[Data extracted from a collection]

'''

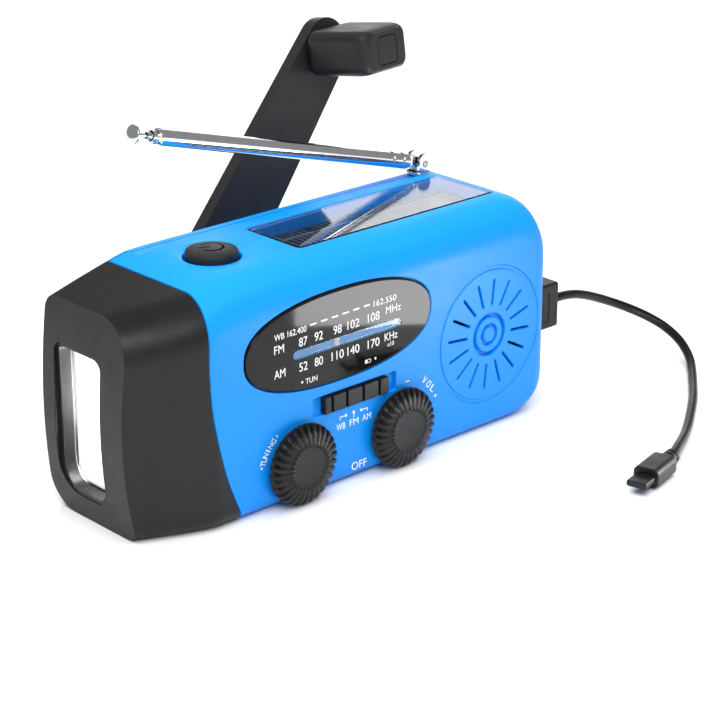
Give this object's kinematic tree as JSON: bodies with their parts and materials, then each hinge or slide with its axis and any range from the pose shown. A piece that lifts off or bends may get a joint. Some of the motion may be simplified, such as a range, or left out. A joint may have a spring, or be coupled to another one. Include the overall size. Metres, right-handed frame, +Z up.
{
  "type": "emergency radio",
  "caption": "Hand-held emergency radio with a torch at one end, solar panel, tuning dial, folding hand crank, telescopic antenna and a plugged-in charging lead.",
  "frame": {"origin": "middle of the case's underside, where the radio rests", "axes": "+X towards the end with the USB socket, so the torch shines towards -X; the dial and speaker face -Y and the crank is on the +Y side; +Z up"},
  "size_m": [0.1802, 0.1211, 0.0941],
  "materials": {
    "blue_shell": "gloss",
    "black_plastic": "satin",
    "grey_plastic": "satin",
    "clear_plastic": "clear gloss",
    "dial_black": "high gloss",
    "dial_blue": "matt",
    "pointer_white": "matt",
    "chrome": "polished",
    "steel": "satin",
    "solar_cell": "gloss",
    "led_yellow": "gloss",
    "nylon": "matt",
    "board_green": "satin",
    "copper": "satin",
    "magnet": "matt",
    "battery_wrap": "gloss",
    "speaker_paper": "matt",
    "cable_black": "satin"
  },
  "bodies": {
    "case": {"front_shell": "blue_shell", "rear_cover": "blue_shell", "cover_screw_1": "steel", "cover_screw_2": "steel", "cover_screw_3": "steel", "cover_screw_4": "steel", "torch_bezel": "black_plastic", "torch_lens": "clear_plastic", "torch_reflector": "chrome", "torch_led": "led_yellow", "solar_window": "clear_plastic", "solar_panel": "solar_cell", "torch_switch": "black_plastic", "dial_window": "dial_black", "dial_backing": "dial_blue", "tuning_capacitor": "nylon", "volume_control": "steel", "band_switch": "steel", "speaker_frame": "steel", "speaker_cone": "speaker_paper", "main_board": "board_green", "battery_cell": "battery_wrap", "ferrite_rod": "magnet", "aerial_coil": "copper", "usb_socket": "steel", "charge_socket": "steel", "idler_axle": "steel", "dynamo_stator": "copper", "gearbox_plate": "nylon", "crank_bush": "grey_plastic", "antenna_bracket": "steel"},
    "torch_button": {"torch_button": "grey_plastic"},
    "tuning": {"tuning_knob": "black_plastic", "tuning_drum": "nylon"},
    "pointer": {"dial_pointer": "pointer_white"},
    "volume": {"volume_knob": "black_plastic"},
    "band": {"band_slider": "black_plastic"},
    "crank": {"crank_hub": "grey_plastic", "crank_gear": "nylon", "crank_hinge_pin": "steel"},
    "idler": {"idler_gear": "nylon"},
    "rotor": {"dynamo_rotor": "magnet"},
    "arm": {"crank_arm": "grey_plastic", "handle_spindle": "steel"},
    "handle": {"crank_handle": "grey_plastic", "handle_cap": "grey_plastic"},
    "whip_base": {"antenna_swivel": "chrome", "antenna_pin": "steel"},
    "whip_1": {"antenna_tube_1": "chrome"},
    "whip_2": {"antenna_tube_2": "chrome"},
    "whip_3": {"antenna_tube_3": "chrome"},
    "whip_4": {"antenna_rod": "chrome", "antenna_tip": "chrome"},
    "lead": {"usb_plug": "black_plastic", "usb_cord": "cable_black", "phone_connector": "black_plastic"}
  },
  "joints": [
    {"name": "crank_turn", "type": "hinge", "parent": "case", "child": "crank", "pos_m": [-0.0225, 0.0246, 0.027], "axis": [0, 1, 0], "continuous": true},
    {"name": "idler_turn", "type": "hinge", "parent": "case", "child": "idler", "pos_m": [-0.00579, 0.01, 0.03369], "axis": [0, 1, 0], "continuous": true},
    {"name": "dynamo_turn", "type": "hinge", "parent": "case", "child": "rotor", "pos_m": [0.0072, 0.004, 0.0342], "axis": [0, 1, 0], "continuous": true},
    {"name": "crank_fold", "type": "hinge", "parent": "crank", "child": "arm", "pos_m": [-0.0225, 0.0246, 0.027], "axis": [-0.6665, 0, 0.7455], "range_deg": [-12.3, 147.7]},
    {"name": "handle_spin", "type": "hinge", "parent": "arm", "child": "handle", "pos_m": [0.04269, 0.04367, 0.08529], "axis": [-0.1588, 0.977, -0.142], "continuous": true},
    {"name": "antenna_swivel", "type": "hinge", "parent": "case", "child": "whip_base", "pos_m": [0.052, 0.017, 0.0591], "axis": [0, 0, 1], "range_deg": [0, 270]},
    {"name": "antenna_tilt", "type": "hinge", "parent": "whip_base", "child": "whip_1", "pos_m": [0.052, 0.017, 0.0591], "axis": [0, 1, 0], "range_deg": [-15.3, 74.7]},
    {"name": "antenna_section_2", "type": "slide", "parent": "whip_1", "child": "whip_2", "axis": [-0.9646, 0, 0.2639], "range_m": [0, 0.068]},
    {"name": "antenna_section_3", "type": "slide", "parent": "whip_2", "child": "whip_3", "axis": [-0.9646, 0, 0.2639], "range_m": [0, 0.068]},
    {"name": "antenna_section_4", "type": "slide", "parent": "whip_3", "child": "whip_4", "axis": [-0.9646, 0, 0.2639], "range_m": [0, 0.068]},
    {"name": "torch_press", "type": "slide", "parent": "case", "child": "torch_button", "axis": [0, 0, -1], "range_m": [0, 0.0008], "stiffness_N_per_m": 500},
    {"name": "volume_turn", "type": "hinge", "parent": "case", "child": "volume", "pos_m": [0.0099, -0.02, 0.0102], "axis": [0, 1, 0], "range_deg": [0, 285]},
    {"name": "tuning_turn", "type": "hinge", "parent": "case", "child": "tuning", "pos_m": [-0.0218, -0.02, 0.0102], "axis": [0, 1, 0], "range_deg": [-98, 135.7]},
    {"name": "pointer_travel", "type": "slide", "parent": "case", "child": "pointer", "axis": [1, 0, 0], "range_m": [-0.013, 0.018]},
    {"name": "band_slide", "type": "slide", "parent": "case", "child": "band", "axis": [1, 0, 0], "range_m": [-0.002, 0.002]},
    {"name": "usb_plug_pull", "type": "slide", "parent": "case", "child": "lead", "axis": [1, 0, 0], "range_m": [0, 0.0125]}
  ],
  "couplings": [
    {"joint": "idler_turn", "follows": "crank_turn", "ratio": -2.6},
    {"joint": "dynamo_turn", "follows": "crank_turn", "ratio": 4.16},
    {"joint": "pointer_travel", "follows": "tuning_turn", "m_per_rad": 0.0076}
  ]
}
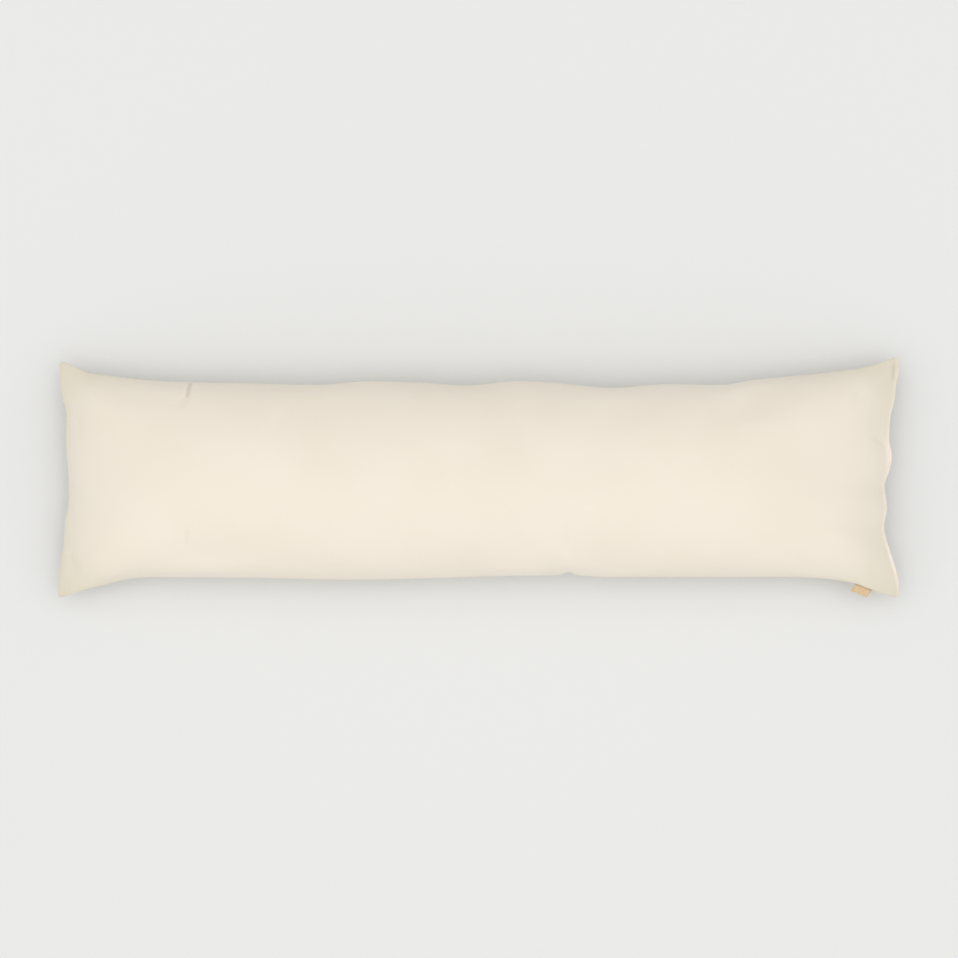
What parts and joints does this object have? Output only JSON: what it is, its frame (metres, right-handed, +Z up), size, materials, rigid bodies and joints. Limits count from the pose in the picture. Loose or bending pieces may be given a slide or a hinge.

'''

Instruction
Establish how many lines of the records contain the string "joints" and state that number without elaboration.

Exercise answer
2